# DATA PROVIDED start

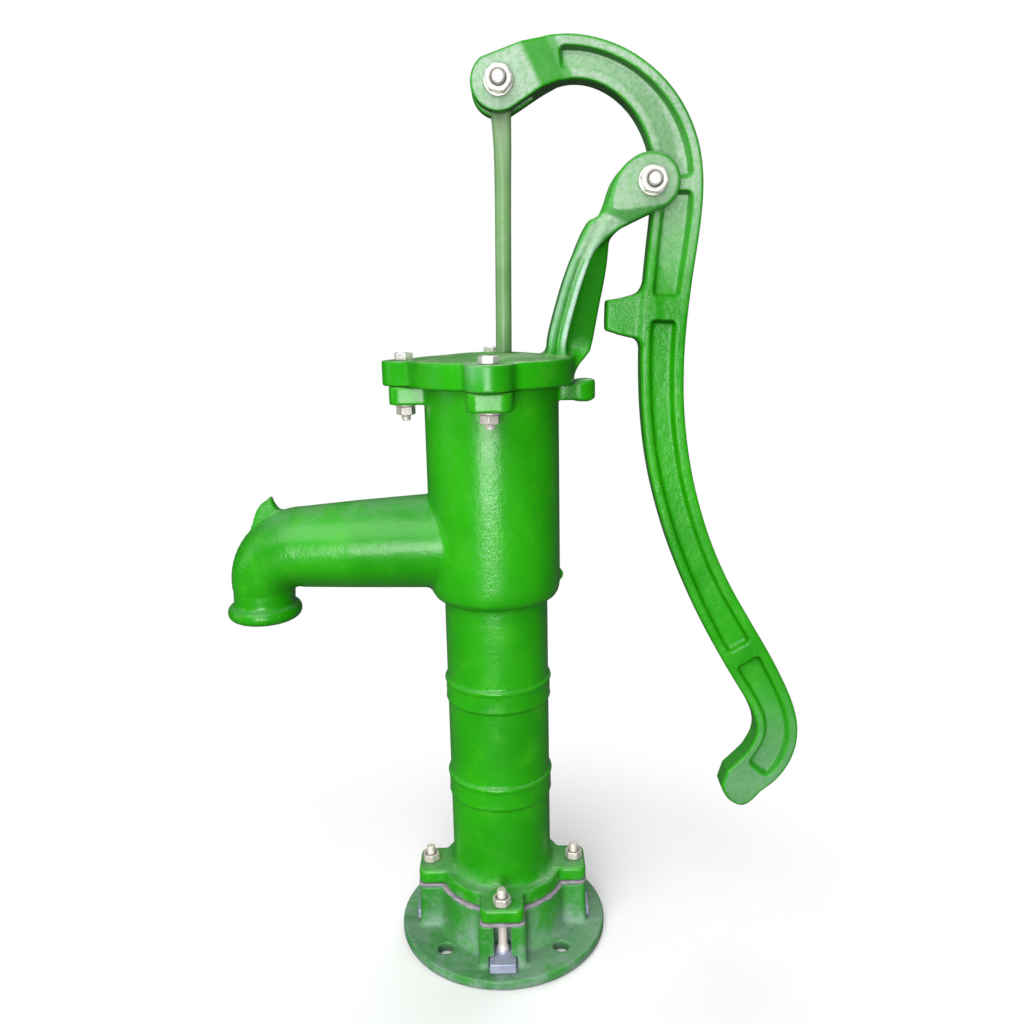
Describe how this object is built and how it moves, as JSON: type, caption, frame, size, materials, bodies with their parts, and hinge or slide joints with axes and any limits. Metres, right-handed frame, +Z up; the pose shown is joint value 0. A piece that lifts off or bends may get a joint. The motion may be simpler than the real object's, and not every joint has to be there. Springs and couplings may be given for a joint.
{
  "type": "hand well pump",
  "caption": "Cast-iron hand lift pump: bolted base, stepped barrel with a down-turned spout, cap with a forked fulcrum stand, curved lever handle, pump rod, leather cup piston and foot valve.",
  "frame": {"origin": "middle of the overall box at the underside of the base flange; the barrel axis stands 14.8 mm towards -X from it", "axes": "+Z up the barrel, -X towards the spout, +X towards the lever, -Y towards the front where the pivot nuts sit"},
  "size_m": [0.4646, 0.176, 0.7147],
  "materials": {
    "green_paint": "gloss enamel over cast iron",
    "green_paint_dusty": "gloss enamel over cast iron, dusty",
    "green_paint_light": "satin enamel over rough cast iron",
    "gasket_leather": "grey oiled leather, clamped edge",
    "valve_leather": "oiled pump leather",
    "forged_steel": "dull forged and plated",
    "zinc_steel": "bright zinc plate",
    "rod_steel": "thin green paint over a forged rod",
    "bare_iron": "bare cast iron",
    "brass": "turned brass"
  },
  "bodies": {
    "stand": {"base_flange": "green_paint_dusty", "base_gasket": "gasket_leather", "pump_barrel": "green_paint", "top_cap": "green_paint", "cap_bolt_left": "zinc_steel", "cap_washer_left": "zinc_steel", "cap_nut_left": "zinc_steel", "cap_bolt_front": "zinc_steel", "cap_washer_front": "zinc_steel", "cap_nut_front": "zinc_steel", "cap_bolt_back": "zinc_steel", "cap_washer_back": "zinc_steel", "cap_nut_back": "zinc_steel", "base_t_bolt_right": "forged_steel", "base_nut_right": "zinc_steel", "base_t_bolt_back": "forged_steel", "base_nut_back": "zinc_steel", "base_t_bolt_left": "forged_steel", "base_nut_left": "zinc_steel", "base_t_bolt_front": "forged_steel", "base_nut_front": "zinc_steel", "fulcrum_washer_front": "zinc_steel", "fulcrum_nut": "zinc_steel", "fulcrum_washer_back": "zinc_steel", "fulcrum_bolt": "zinc_steel"},
    "lever": {"handle": "green_paint_light", "clevis_washer_front": "zinc_steel", "clevis_nut": "zinc_steel", "clevis_washer_back": "zinc_steel", "clevis_bolt": "zinc_steel"},
    "rod": {"pump_rod": "rod_steel"},
    "piston": {"piston_base": "brass", "cup_leather": "valve_leather", "piston_cage": "brass", "piston_pin": "zinc_steel"},
    "poppet": {"poppet_valve": "brass"},
    "foot_valve": {"foot_valve_leather": "valve_leather", "foot_valve_weight": "bare_iron", "foot_valve_plate": "bare_iron", "foot_valve_screw": "brass", "foot_valve_nut": "brass"}
  },
  "joints": [
    {"name": "lever_swing", "type": "hinge", "parent": "stand", "child": "lever", "pos_m": [0.1047, 0, 0.6148], "axis": [0, -1, 0], "range_deg": [-2.5, 50]},
    {"name": "rod_pivot", "type": "hinge", "parent": "lever", "child": "rod", "pos_m": [-0.0043, 0, 0.6834], "axis": [0, -1, 0], "range_deg": [-47.5, 2.5]},
    {"name": "piston_stroke", "type": "slide", "parent": "stand", "child": "piston", "axis": [0, 0, 1], "range_m": [-0.1125, 0.0058]},
    {"name": "poppet_lift", "type": "slide", "parent": "piston", "child": "poppet", "axis": [0, 0, 1], "range_m": [0, 0.005]},
    {"name": "foot_valve_flap", "type": "hinge", "parent": "stand", "child": "foot_valve", "pos_m": [0.0095, 0, 0.0459], "axis": [0, 1, 0], "range_deg": [0, 35]}
  ],
  "couplings": [
    {"joint": "rod_pivot", "follows": "lever_swing", "ratio": -0.942},
    {"joint": "piston_stroke", "follows": "lever_swing", "m_per_rad": -0.1285}
  ]
}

# DATA PROVIDED end

**WHAT IS EXPECTED:** Please set down all the data word for word.

**WRITTEN ANSWER:**
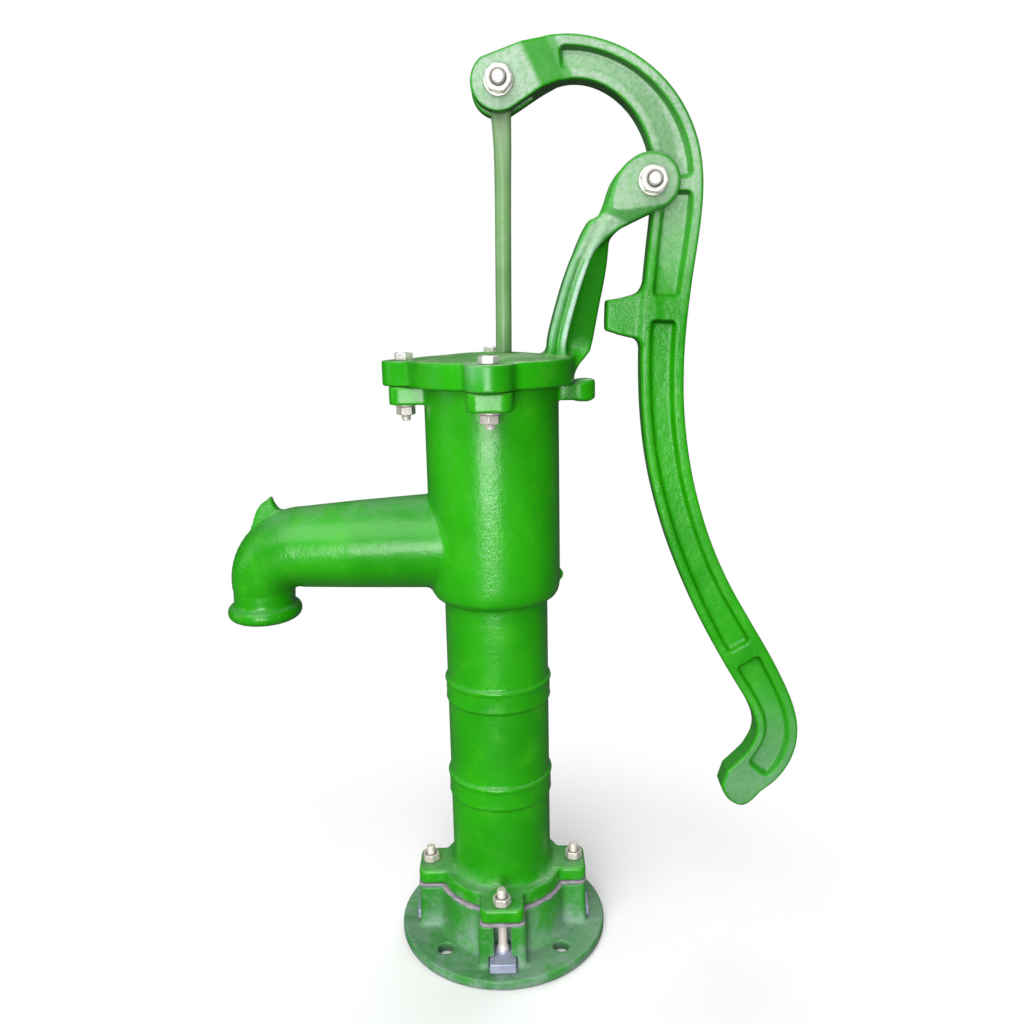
Describe how this object is built and how it moves, as JSON: type, caption, frame, size, materials, bodies with their parts, and hinge or slide joints with axes and any limits. Metres, right-handed frame, +Z up; the pose shown is joint value 0. A piece that lifts off or bends may get a joint. The motion may be simpler than the real object's, and not every joint has to be there. Springs and couplings may be given for a joint.
{
  "type": "hand well pump",
  "caption": "Cast-iron hand lift pump: bolted base, stepped barrel with a down-turned spout, cap with a forked fulcrum stand, curved lever handle, pump rod, leather cup piston and foot valve.",
  "frame": {"origin": "middle of the overall box at the underside of the base flange; the barrel axis stands 14.8 mm towards -X from it", "axes": "+Z up the barrel, -X towards the spout, +X towards the lever, -Y towards the front where the pivot nuts sit"},
  "size_m": [0.4646, 0.176, 0.7147],
  "materials": {
    "green_paint": "gloss enamel over cast iron",
    "green_paint_dusty": "gloss enamel over cast iron, dusty",
    "green_paint_light": "satin enamel over rough cast iron",
    "gasket_leather": "grey oiled leather, clamped edge",
    "valve_leather": "oiled pump leather",
    "forged_steel": "dull forged and plated",
    "zinc_steel": "bright zinc plate",
    "rod_steel": "thin green paint over a forged rod",
    "bare_iron": "bare cast iron",
    "brass": "turned brass"
  },
  "bodies": {
    "stand": {"base_flange": "green_paint_dusty", "base_gasket": "gasket_leather", "pump_barrel": "green_paint", "top_cap": "green_paint", "cap_bolt_left": "zinc_steel", "cap_washer_left": "zinc_steel", "cap_nut_left": "zinc_steel", "cap_bolt_front": "zinc_steel", "cap_washer_front": "zinc_steel", "cap_nut_front": "zinc_steel", "cap_bolt_back": "zinc_steel", "cap_washer_back": "zinc_steel", "cap_nut_back": "zinc_steel", "base_t_bolt_right": "forged_steel", "base_nut_right": "zinc_steel", "base_t_bolt_back": "forged_steel", "base_nut_back": "zinc_steel", "base_t_bolt_left": "forged_steel", "base_nut_left": "zinc_steel", "base_t_bolt_front": "forged_steel", "base_nut_front": "zinc_steel", "fulcrum_washer_front": "zinc_steel", "fulcrum_nut": "zinc_steel", "fulcrum_washer_back": "zinc_steel", "fulcrum_bolt": "zinc_steel"},
    "lever": {"handle": "green_paint_light", "clevis_washer_front": "zinc_steel", "clevis_nut": "zinc_steel", "clevis_washer_back": "zinc_steel", "clevis_bolt": "zinc_steel"},
    "rod": {"pump_rod": "rod_steel"},
    "piston": {"piston_base": "brass", "cup_leather": "valve_leather", "piston_cage": "brass", "piston_pin": "zinc_steel"},
    "poppet": {"poppet_valve": "brass"},
    "foot_valve": {"foot_valve_leather": "valve_leather", "foot_valve_weight": "bare_iron", "foot_valve_plate": "bare_iron", "foot_valve_screw": "brass", "foot_valve_nut": "brass"}
  },
  "joints": [
    {"name": "lever_swing", "type": "hinge", "parent": "stand", "child": "lever", "pos_m": [0.1047, 0, 0.6148], "axis": [0, -1, 0], "range_deg": [-2.5, 50]},
    {"name": "rod_pivot", "type": "hinge", "parent": "lever", "child": "rod", "pos_m": [-0.0043, 0, 0.6834], "axis": [0, -1, 0], "range_deg": [-47.5, 2.5]},
    {"name": "piston_stroke", "type": "slide", "parent": "stand", "child": "piston", "axis": [0, 0, 1], "range_m": [-0.1125, 0.0058]},
    {"name": "poppet_lift", "type": "slide", "parent": "piston", "child": "poppet", "axis": [0, 0, 1], "range_m": [0, 0.005]},
    {"name": "foot_valve_flap", "type": "hinge", "parent": "stand", "child": "foot_valve", "pos_m": [0.0095, 0, 0.0459], "axis": [0, 1, 0], "range_deg": [0, 35]}
  ],
  "couplings": [
    {"joint": "rod_pivot", "follows": "lever_swing", "ratio": -0.942},
    {"joint": "piston_stroke", "follows": "lever_swing", "m_per_rad": -0.1285}
  ]
}